For sales occurring after  Nov. 6, 2009, the act establishes income limits of $125,000 for single taxpayers and $225,000 for married couples filing joint tax returns. The income limits for sales on or after Jan. 1, 2009 and on or before Nov. 6, 2009 are $75,000 for single taxpayers and $150,000 for married taxpayers filing joint returns.

The law defines a first-time home buyer as a buyer who has not owned a principal residence during the three-year period prior to the purchases. For married taxpayers, the law tests the home ownership history of both the home buyer and his or her spouse.

The $8000 tax credit is not a flat amount. The amount of the tax credit is equal to 10 percent of the home’s purchase price up to a maximum of $8000.

Home buyers claim the tax credit on their federal income tax return. Amended tax forms for the previous year may also be submitted to claim the credit.

The tax credit may be used on any home that will be used as a principal residence, provided the home is purchased for a price less than or equal to $800,000. This includes single-family detached homes, attached homes like townhouses and condominiums, manufactured or mobile homes and houseboats.

The program does not allow the purchase of a home from, among other family members, your ancestors (parents, grandparents), your lineal descents (children grandchildren), or your spouse or your spouse’s family.

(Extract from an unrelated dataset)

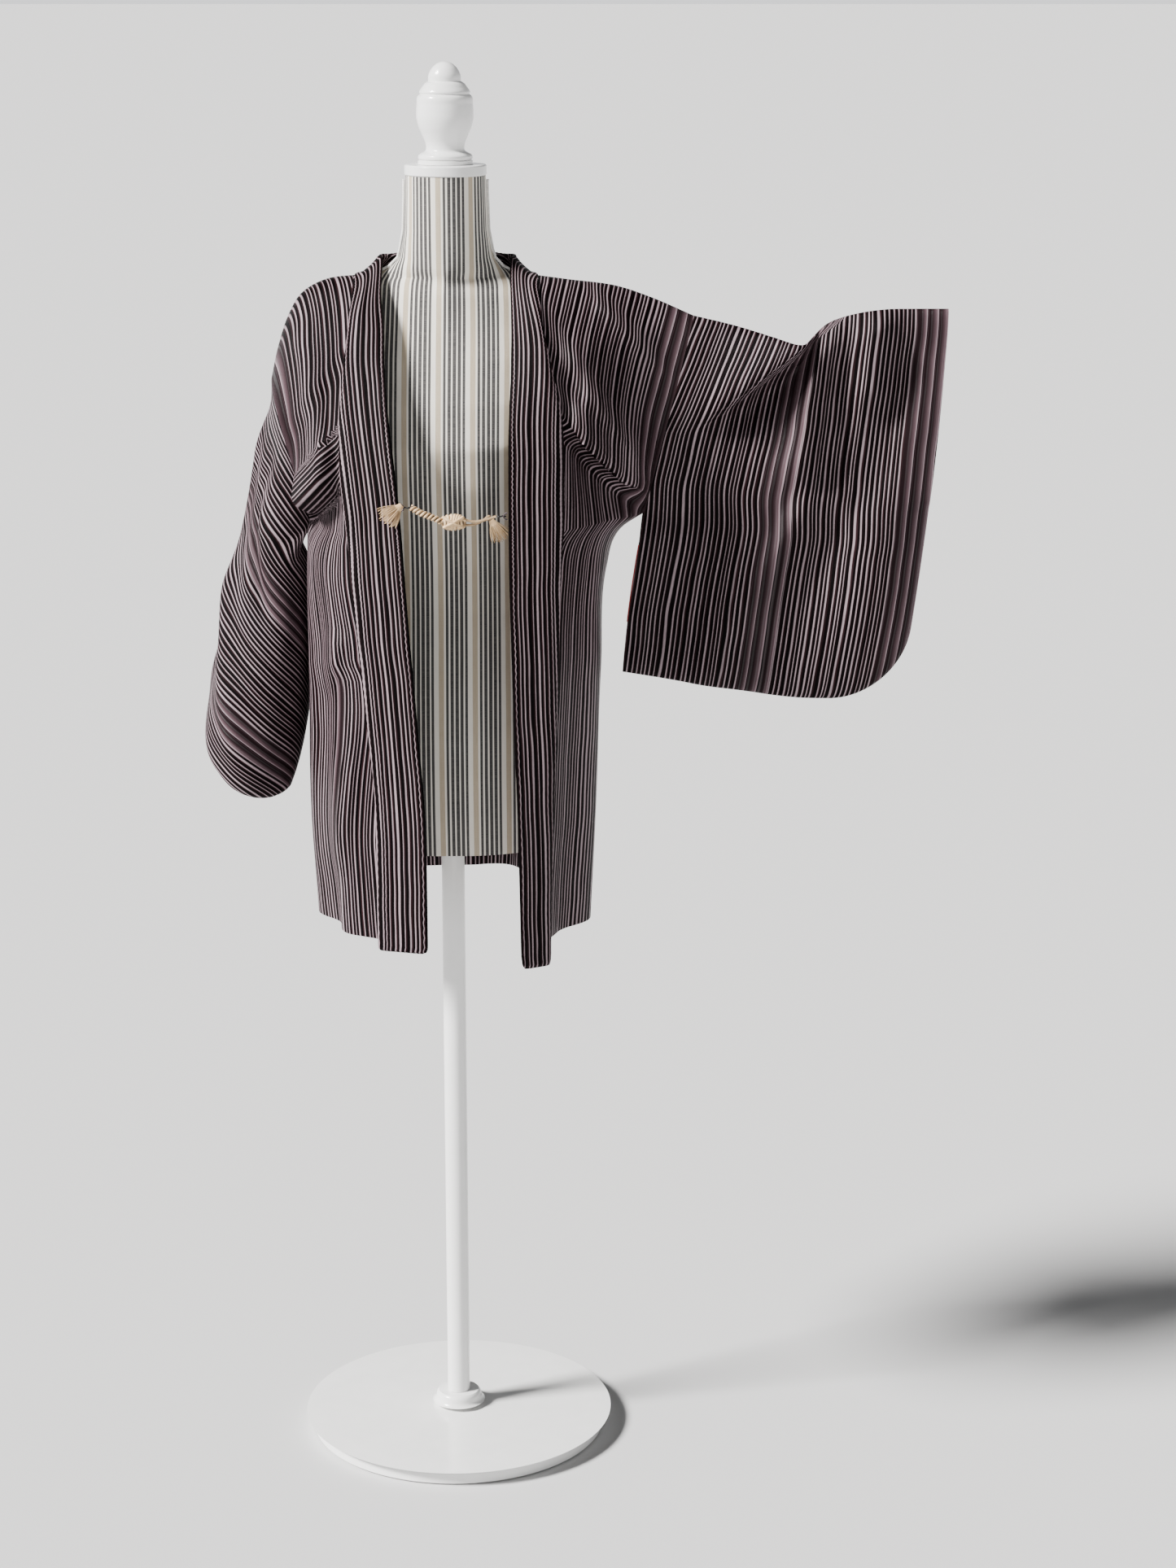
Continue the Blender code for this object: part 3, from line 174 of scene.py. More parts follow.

There are many rules and regulations that potential buyer’s should research. Information is available from real estate professionals like Fedderly, and can be found online at: http://www.federalhousingtaxcredit.com.

In addition to the first-time home buyers tax credit, Fedderly says existing home owners who are interested in a “move-up” purchase, may also be line for a $6500 tax credit. Purchases with a binding sales contract signed from Nov. 6, 2009 through April 30, 2010 may be eligible.

With no decision yet on a second extension of the popular tax credit program, Fedderly said it behooves anyone interested in buying that first home or moving up to a second home to make plans soon.